Thomas Kinkade is moved, but not surprised, at hearing the story. "It never ceases to amaze me, and I'm so thankful, but we hear that sort of thing all the time," he says. "People draw strength from the images, and that's why I do them. Art does have the power to change lives, to allow people to glimpse attributes of God in creation."

It's not exactly what you might hear coming from the artists that frequent Manhattan cocktail parties, but Thomas Kinkade is a rare specimen: an angst-free artist, enjoying commercial success on an unprecedented scale, who'd rather take his family for a long hike in the Sierras than shmooze an art critic in New York.
You could call him the John Grisham of the art world: a wildly popular artist who readily admits he isn't gunning for elitist acceptance (although Kinkade's work is beginning to convince the critics that he will have a place in American art history on stylistic merit as well as commercial success). As Grisham re-introduced popular fiction to millions of new readers, Kinkade is making amateur art collectors of those who hadn't ventured into a museum or gallery since their fifth grade field trip.

"I think that's a fair parallel," says Kinkade. "As far as the sheer numbers go, I'd also compare my situation to Billy Graham, in that he knows there's nothing unusual about him. There are better preachers, but he's just anointed. It's so obvious God has his hand on him, for his work to have had such an enormous reaction."

Like Reverend Graham, Thomas Kinkade will explain the cultural phenomenon of his own success in spiritual terms. "Whatever talent I have, God gave me. When I work, I have no illusions that the painting is anything that comes from me...I see what is developing, and I see God's hand in it."

Today, he continues to live a surprisingly placid life, as a matter of necessity and choice. Faith and family come first, and the art springs from the creative force nurtured by that "dynamic equilibrium of the soul" that comes from simple living, a philosophy he gently propounds in his book written with Anne Christian Buchanan, Simpler Times. "Creativity is woven into the fabric of simpler times," he writes. And so is play. "No matter how old I grow, a part of me will always be Tom Sawyer...and I don't apologize for that."

Maybe it's the Tom Sawyer in Thomas Kinkade that accounts for his slow, relaxed vision of simple things, like the way light dances on the river or the welcoming look of a well-worn garden gate.

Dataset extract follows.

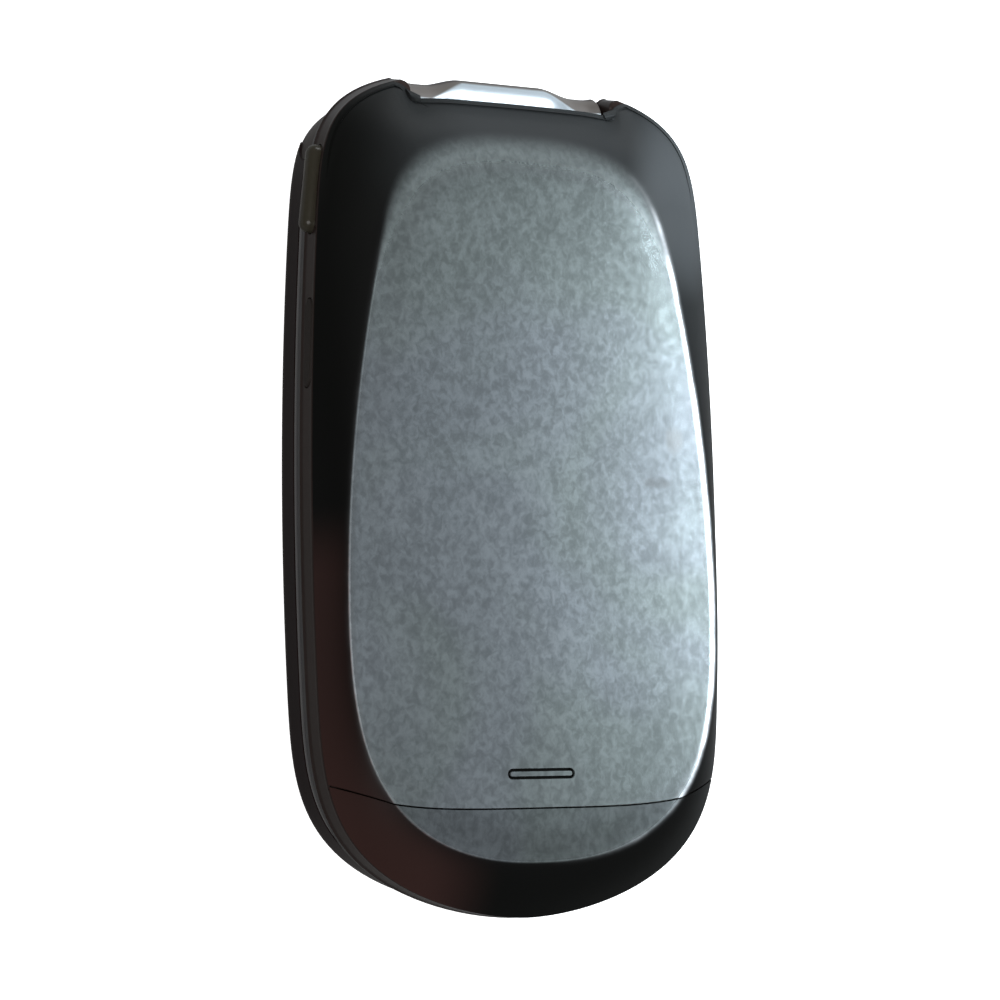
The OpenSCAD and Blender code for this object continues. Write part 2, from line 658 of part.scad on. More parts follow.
// ---- Keys: name, centre, size and corner radius ----
key_w = (body_w - 2 * keypad_side - 2 * key_space_x) / 3;
keys_top = y_hinge - numbers_from_hinge;
key_h = (keys_top - y_end - keypad_end - 3 * key_space_y) / 4;
key_corner = 1.6;
function key_x(col) = (1 - col) * (key_w + key_space_x);
function key_y(row) = keys_top - key_h / 2 - row * (key_h + key_space_y);
number_names = ["key_1", "key_2", "key_3", "key_4", "key_5", "key_6", "key_7", "key_8",
    "key_9", "key_star", "key_0", "key_hash"];
nav_y = y_hinge - nav_from_hinge;
soft_key_w = body_w / 2 - keypad_side - nav_r - key_space_x;
soft_key_h = 5.6;
soft_key_x = nav_r + key_space_x + soft_key_w / 2;
soft_key_up = 5;
soft_corner = 2;
clear_key_w = 9.6;
clear_key_h = 4.8;
clear_key_gap = 1.2;
KEYS = concat(
    [for (i = [0:11]) [number_names[i], key_x(i % 3), key_y(floor(i / 3)), key_w, key_h, key_corner]],
    [for (k = [["left_soft_key", 1, 1], ["right_soft_key", -1, 1], ["send_key", 1, -1], ["end_key", -1, -1]])
        [k[0], k[1] * soft_key_x, nav_y + k[2] * soft_key_up, soft_key_w, soft_key_h, soft_corner]],
    [["clear_key", 0, nav_y - nav_r - clear_key_gap - clear_key_h / 2, clear_key_w, clear_key_h,
        soft_corner]]);
function key_row(name) = KEYS[search([name], KEYS)[0]];

rim_w = 1.55;
band_in = 0.15;
plan_z = z_hinge;
module keypad_cover() {
    color("#1a1b1f") {
        difference() {
            intersection() {
                translate([0, 0, z_hinge - body_t / 2])
                    linear_extrude(band_low - rest_gap / 2 - z_hinge + body_t / 2) difference() {
                        polygon(mirrored(base_half(plan_z, band_in)));
                        for (k = KEYS) translate([k[1], k[2]])
                            polygon(rr_points(k[3] + 2 * key_gap, k[4] + 2 * key_gap, k[5]));
                        translate([0, nav_y]) circle(r = nav_r + key_gap);
                    }
                above_split();
            }
            translate([0, 0, plate_top]) linear_extrude(body_t)
                polygon(mirrored(base_half(plan_z, band_in + rim_w, rim_w)));
            pin_bores();
        }
        for (p = base_screws_at) difference() {
            post(p.x, p.y, plate_top, deck_z - rest_gap / 2, base_boss_r);
            post(p.x, p.y, plate_top + boss_floor, deck_z + 1, screw_r + screw_fit);
        }
    }
}

key_lip = 0.35;
module key(name) {
    k = key_row(name);
    flange = 2 * key_lip + 2 * key_gap;
    color("#c9ccd0") {
        plate(k[1], k[2], base_z - key_proud, flange_z + flange_t / 2, k[3], k[4], k[5]);
        plate(k[1], k[2], flange_z, flange_z + flange_t, k[3] + flange, k[4] + flange, k[5]);
    }
}

module nav_ring() {
    color("#9fa3a9") difference() {
        union() {
            post(0, nav_y, base_z - key_proud, flange_z + flange_t / 2, nav_r);
            post(0, nav_y, flange_z, flange_z + flange_t, nav_r + key_gap + key_lip);
        }
        post(0, nav_y, 0, body_t, ok_r + ok_gap);
    }
}

module ok_key() {
    color("#c9ccd0") post(0, nav_y, base_z - key_proud, flange_z + flange_t, ok_r);
}

// ---- Side controls on the left side ----
band_mid = (band_low + band_top) / 2;
side_span = 5;
rocker_y = y_hinge - rocker_from_hinge;
rocker_z = band_mid - 0.15;
rocker_in = 1.5;
rocker_round = 0.3;
function wall_x(y) = out_w(y, 0, y_end, ear_high(band_mid));
function wall_turn(y) = atan2(wall_x(y - side_span) - wall_x(y + side_span), 2 * side_span);
port_y = y_hinge - port_from_hinge;
hole_l = port_l - 2;
hole_h = port_h - 1.3;
port_z = board_top + thin_gap + hole_h / 2 + rest_gap;
port_t = 0.75;

// Capsule that lies on the side wall: d0 is its inner and d1 its outer face
module side_capsule(y, z, d0, d1, l, h) {
    translate([-wall_x(y), y, z]) rotate([0, 0, -wall_turn(y)]) rotate([0, -90, 0])
        translate([0, 0, d0]) linear_extrude(d1 - d0) polygon(rr_points(h, l, h / 2 - 0.01, 8));
}

module volume_rocker() {
    color("#202127") {
        side_capsule(rocker_y, rocker_z, -rocker_in, rocker_proud - rocker_round, rocker_l, rocker_h);
        side_capsule(rocker_y, rocker_z, rocker_proud - 1.2 * rocker_round, rocker_proud,
            rocker_l - 3 * rocker_round, rocker_h - 3 * rocker_round);
    }
}

module port_cover() {
    color("#17181c") side_capsule(port_y, port_z + rest_gap, -port_t, -thin_gap, port_l, port_h);
}

switch_l = 2.8;
switch_w = 1.6;
switch_h = 1.1;
module rocker_switch() {
    color("#4a4c52") translate([-wall_x(rocker_y), rocker_y, board_top + thin_gap / 2])
        rotate([0, 0, -wall_turn(rocker_y)]) for (s = [-1, 1])
            translate([rocker_in + thin_gap + run_gap, s * switch_l - switch_l / 2, 0])
                cube([switch_w, switch_l, switch_h]);
}

socket_wall = 0.4;
socket_d = 5;
module charging_socket() {
    l = hole_l + socket_wall;
    h = can_top - board_top - rest_gap;
    color("#a3a6ab") translate([-wall_x(port_y), port_y, board_top + thin_gap / 2])
        rotate([0, 0, -wall_turn(port_y)]) difference() {
            translate([wall + 1.5 * rest_gap, -l / 2, 0]) cube([socket_d, l, h]);
            translate([0, socket_wall - l / 2, socket_wall / 2])
                cube([socket_d - socket_wall, l - 2 * socket_wall, h - socket_wall]);
        }
}

housing_steps = 2;
module rear_housing() {
    low = band_low + edge_r;
    high = band_top - edge_r;
    a0 = asin((low - z_hinge) / notch_r);
    a1 = asin(min(1, (high - z_hinge) / notch_r));
    ear_in = pin_reach + run_gap;
    color("#222329") difference() {
        skin(concat([base_ring(deck_z, wall, ear_in), base_ring(band_low, wall, ear_in),
            base_ring(band_low, edge_r), base_ring(low, 0)],
            [for (i = [1:housing_steps])
                base_ring(z_hinge + notch_r * sin(a0 + (a1 - a0) * i / (housing_steps + 1)), 0)],
            [base_ring(high, 0), base_ring(band_top, edge_r), base_ring(band_top, wall, wall),
            base_ring(deck_top, wall, wall)]));
        pin_bores();
        for (p = base_screws_at) post(p.x, p.y, 0, body_t, screw_r + 3 * screw_fit);
        side_capsule(rocker_y, rocker_z, -wall - 1, 1, rocker_l + 2 * side_gap,
            rocker_h + 2 * side_gap);
        side_capsule(port_y, port_z + rest_gap, -port_t - rest_gap, 1, port_l + 2 * side_gap,
            port_h + 2 * side_gap);
        side_capsule(port_y, port_z, -wall - 1, 1, hole_l, hole_h);
    }
}

grip_above_seam = 3.7;
groove_w = 0.25;
module battery_door() {
    top = body_t - panel_crown;
    y = seam_y + grip_above_seam;
    color("#6b747c") difference() {
        back_shell(face_rows(door_edge(edge_in, notch_edge_z), door_crease(0), top),
            face_rows(door_edge(door_t + edge_in, edge_in), door_crease(crease_wall), top - door_t),
            false);
        difference() {
            plate(0, y, body_t - grip_depth, body_t + 1, grip_l, grip_w, grip_w / 2 - 0.01);
            plate(0, y, 0, body_t - rest_gap, grip_l - 2 * groove_w, grip_w - 2 * groove_w,
                grip_w / 2 - groove_w - 0.01);
        }
    }
}

module antenna_cover() {
    top = body_t - panel_crown;
    color("#5d666e") back_shell(face_rows(chin_edge(edge_in), chin_crease(0), top),
        face_rows(chin_edge(door_t + edge_in), chin_crease(crease_wall), top - door_t), true);
}

// Flat outline that follows the base, from its lower end up to the level y1
function base_points(e, y1, w1, n) = let(low = y_end + e,
    half = [for (i = [0:n]) let(y = low + (y1 - low) * pow(i / n, 1.7))
        [min(w1, out_w(y, e, low, y_top)), y]])
    concat(half, [for (i = [n:-1:1]) [-half[i].x, half[i].y]]);

antenna_in = 2.9;
antenna_h = 1.2;
module antenna() {
    color("#b08d57") translate([0, 0, deck_top + thin_gap]) linear_extrude(antenna_h) difference() {
        polygon(base_points(antenna_in, seam_y - 1.5, body_w, 8));
        for (p = base_screws_at) translate([p.x, p.y]) circle(r = screw_head_r + run_gap);
    }
}

module battery() {
    color("#35383d") plate(0, battery_y, battery_low, battery_top, battery_w, battery_l, 1.2);
}

contact_w = 8;
contact_l = 2;
contact_h = 2.2;
blade = [0.8, 0.35, 1.2];
module battery_contacts() {
    y = battery_y + battery_l / 2 + rest_gap + run_gap;
    color("#2c2e33") translate([-contact_w / 2, y, deck_top + thin_gap])
        cube([contact_w, contact_l, contact_h]);
    color("#d2a94e") for (i = [-1:1])
        translate([i * 3 * blade.x - blade.x / 2, y - run_gap, deck_top + 0.6]) cube(blade);
}

module base_sheet(z0, z1, e, y1, w1) {
    translate([0, 0, z0]) linear_extrude(z1 - z0) difference() {
        polygon(base_points(e, y1, w1, 16));
        for (p = base_screws_at) translate([p.x, p.y]) circle(r = base_boss_r + boss_gap);
    }
}

board_in = wall + 1.2;
board_w = body_w - 8.4;
module main_board() {
    color("#1f6b46") base_sheet(board_z, board_top, board_in, y_hinge - 8.6, board_w / 2);
}

can_w = 30;
can_t = 0.2;
can_x = 1;
can_gap = 3;
can_from_hinge = 16.7;
can_from_end = 22.3;
can_corner = 0.8;
module shield_cans() {
    high = y_hinge - can_from_hinge;
    low = y_end + can_from_end;
    upper = 0.48 * (high - low - can_gap);
    lower = high - low - can_gap - upper;
    color("#b3b7bc") for (c = [[high - upper / 2, upper], [low + lower / 2, lower]]) difference() {
        plate(can_x, c.x, board_top + thin_gap / 2, can_top, can_w, c.y, can_corner);
        plate(can_x, c.x, 0, can_top - can_t, can_w - 2 * can_t, c.y - 2 * can_t,
            can_corner - can_t);
    }
}

module dome_sheet() {
    color("#d8d8d2") base_sheet(dome_z, dome_z + dome_t, wall + 3, y_hinge - 10, board_w / 2 - 1);
}

microphone_r = 2;
microphone_h = 1.1;
module microphone() {
    color("#7c8086") post(0, base_screw_low_y + 3, board_top + thin_gap / 2, board_top + microphone_h,
        microphone_r);
}

module base_screws() {
    for (p = base_screws_at) screw(p.x, p.y, plate_top + plate_t, deck_top, screw_head_t - thin_gap);
}

lid_front_cover();
outer_window();
outer_display();
camera_lens();
camera_module();
lid_inner_frame();
main_window();
main_display();
earpiece_grille();
earpiece_speaker();
lid_board();
vibration_motor();
lid_bumpers();
lid_screws();
hinge_barrel();
hinge_cartridge();
hinge_shaft();
display_flex();
keypad_cover();
rear_housing();
antenna_cover();
antenna();
battery_door();
battery();
battery_contacts();
main_board();
shield_cans();
dome_sheet();
microphone();
charging_socket();
port_cover();
volume_rocker();
rocker_switch();
base_screws();
nav_ring();
ok_key();
key("left_soft_key");  // left_soft_key
key("right_soft_key");  // right_soft_key
key("send_key");  // send_key
key("clear_key");  // clear_key
key("end_key");  // end_key
key("key_1");  // key_1
key("key_2");  // key_2
key("key_3");  // key_3
key("key_4");  // key_4
key("key_5");  // key_5
key("key_6");  // key_6
key("key_7");  // key_7
key("key_8");  // key_8
key("key_9");  // key_9
key("key_star");  // key_star
key("key_0");  // key_0
key("key_hash");  // key_hash
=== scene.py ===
import json
import math

import bmesh
import bpy
import numpy as np
from mathutils import Matrix, Vector


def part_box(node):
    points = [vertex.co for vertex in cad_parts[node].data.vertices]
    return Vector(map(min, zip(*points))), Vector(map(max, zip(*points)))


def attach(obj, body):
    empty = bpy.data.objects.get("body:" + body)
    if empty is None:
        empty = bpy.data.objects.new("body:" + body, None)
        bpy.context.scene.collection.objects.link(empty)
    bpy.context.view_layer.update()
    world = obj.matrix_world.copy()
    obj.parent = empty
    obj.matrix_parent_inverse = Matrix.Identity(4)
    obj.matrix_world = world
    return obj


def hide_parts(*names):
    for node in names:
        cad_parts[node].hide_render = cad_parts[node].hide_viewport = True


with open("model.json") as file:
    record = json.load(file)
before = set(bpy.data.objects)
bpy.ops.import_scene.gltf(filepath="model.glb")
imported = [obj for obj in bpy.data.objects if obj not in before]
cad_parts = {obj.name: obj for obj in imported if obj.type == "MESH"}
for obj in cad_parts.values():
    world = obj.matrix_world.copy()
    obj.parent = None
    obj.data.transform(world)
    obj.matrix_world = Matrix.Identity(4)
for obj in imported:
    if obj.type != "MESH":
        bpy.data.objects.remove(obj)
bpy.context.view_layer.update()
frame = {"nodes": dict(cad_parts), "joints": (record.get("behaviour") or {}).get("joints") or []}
scene = bpy.context.scene
mm = 0.001
print("frame loaded:", len(frame["nodes"]), "nodes")


# all places come from the frame, in millimetres
def boxOf(node):
    low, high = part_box(node)
    return low / mm, high / mm


def middleOf(node):
    low, high = boxOf(node)
    return (low.y + high.y) / 2, (low.z + high.z) / 2


def jointPlace(name):
    joint = next(j for j in frame["joints"] if j["name"] == name)
    return Vector(joint["pos_m"]) / mm


hinge = jointPlace("lid_flip")
housingLow, housingHigh = boxOf("rear_housing")
coverHigh = boxOf("keypad_cover")[1]
doorHigh = boxOf("battery_door")[1]
lidLow, lidHigh = boxOf("lid_front_cover")
frameLow, frameHigh = boxOf("lid_inner_frame")
barrelLow, barrelHigh = boxOf("hinge_barrel")

# the outline of the phone in plan: taper and bow of the sides, and a rounded cap at each end
outline = {
    "taper": 0.013, "bow": 0.091, "earReach": 6.0, "sideSpan": 3.0,
    "lowCap": 28.3, "lowPower": 4.2, "lowRoot": 1.73,
    "highCap": 27.3, "highPower": 6.5, "highRoot": 2.3,
    "earSwell": -0.6, "earTuck": 1.7, "earCorner": 1.2, "notchGap": 0.4, "notchFillet": 0.5,
    "steps": 90,
}
yEnd = housingLow.y
yTop = hinge.y + outline["earReach"]
yMid = (yEnd + yTop) / 2
halfLength = (yTop - yEnd) / 2
halfWidth = housingHigh.x / (1 + outline["taper"] ** 2 / (4 * outline["bow"]))
bandLow = housingLow.z
bandTop = housingHigh.z
splitZ = 8.1
barrelR = (barrelHigh.z - barrelLow.z) / 2
notchHalf = barrelHigh.x + 0.3
notchR = barrelR + outline["notchGap"]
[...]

Like a Kinkade painting itself, the artist reveals more and more of himself as you study him--more accurately, as you experience him. These days, the many facets of the man are as varied as the dappled colors on his canvas. He paints, always, of course. He keeps an interested eye on his ever-expanding, publicly-traded company, Media Arts Group, Inc., while he continues to write wildly popular books on the artfully-lived romance of life, and most recently, packs out convention halls in major cities in his latest role as a motivating speaker on behalf of the traditional family.

Still, Thomas Kinkade is a man who practices what he preaches--living by his self-imposed limits that reflect his Christian commitment to his wife, his daughters, and his larger family of faith. His work, and the success it has brought him, is nothing short of phenomenal, unlike anything the American art world has ever seen. Most importantly, to Thomas Kinkade, it is the profound and extraordinary impact of his art--its vision of light, simplicity and the spiritual nature of a created world --that resonates so deeply and widely in the lives of so many.